Общеизвестна характеристика основного порока новой русской истории у В.О. Ключевского. Отмечая ряд изъянов русской действительности, он пишет:

«Все эти неправильности имели один общий источник: неестественное отношение внешней политики государства к внутреннему росту народа: народные силы в своем развитии отставали от задач, становившихся перед государством вследствие его ускоренного внешнего роста, духовная работа народа не поспевала за материальной деятельностью государства. Государство пухло, а народ хирел».

И еще:

«Напряжение народной деятельности глушило в народе его силы, на расширявшемся завоеваниями поприще увеличивался размах власти, но уменьшалась подъемная сила народного духа. Внешние успехи новой России напоминают полет птицы, которую вихрь несет не с меру силы ее крыльев» («Курс русской истории», ч. III).

Революция не уничтожила пока этого опасного порока. Скорее, напротив, обострила и углубила его. Задачи нашей внешней политики стали еще более грандиозны, а их внутренние предпосылки — еще более скромны и хилы.

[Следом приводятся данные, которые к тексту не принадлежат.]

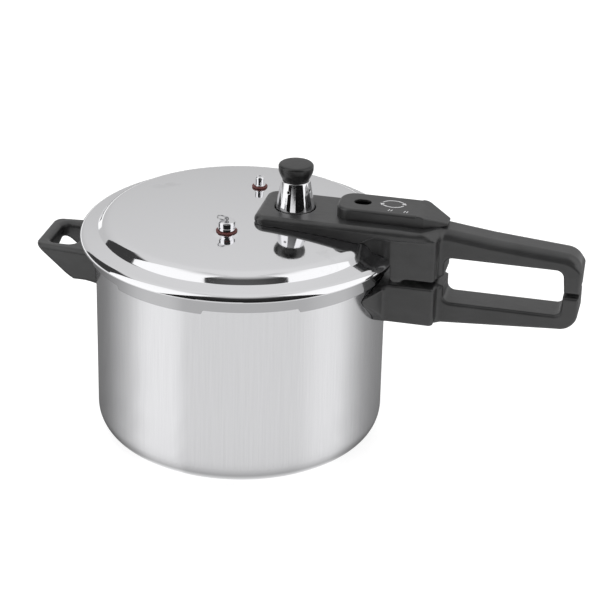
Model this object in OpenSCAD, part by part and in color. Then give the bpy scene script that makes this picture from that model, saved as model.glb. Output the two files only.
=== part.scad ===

Опять то же несоответствие между ресурсами «народа» и полетом «государства». Видно, от исторической судьбы не уйдешь.

Всегда характерная для России напряженная устремленность к огромным, всемирно-историческим свершениям и целям есть, неоспоримо, знак величия и народа ее, и государства. Но все же основная ныне и очередная ее задача — преодоление порока, отмеченного Ключевским. Хочется верить, что великая социальная перегруппировка, данная в революции, облегчит выполнение этой задачи: народ возмужал, возросла его непосредственная активность. Путь оздоровления — в развитии «подъемной силы народного духа» до уровня большого государственного стиля. Нужно народу подняться до государства, — иначе государству придется свертываться до реальных возможностей народа. Вероятнее всего, неизбежны параллельно оба эти процесса, причем и в том, и в другом руководящая роль выпадает, конечно, на долю государства, его целесознающей, направляющей и ответственной деятельности.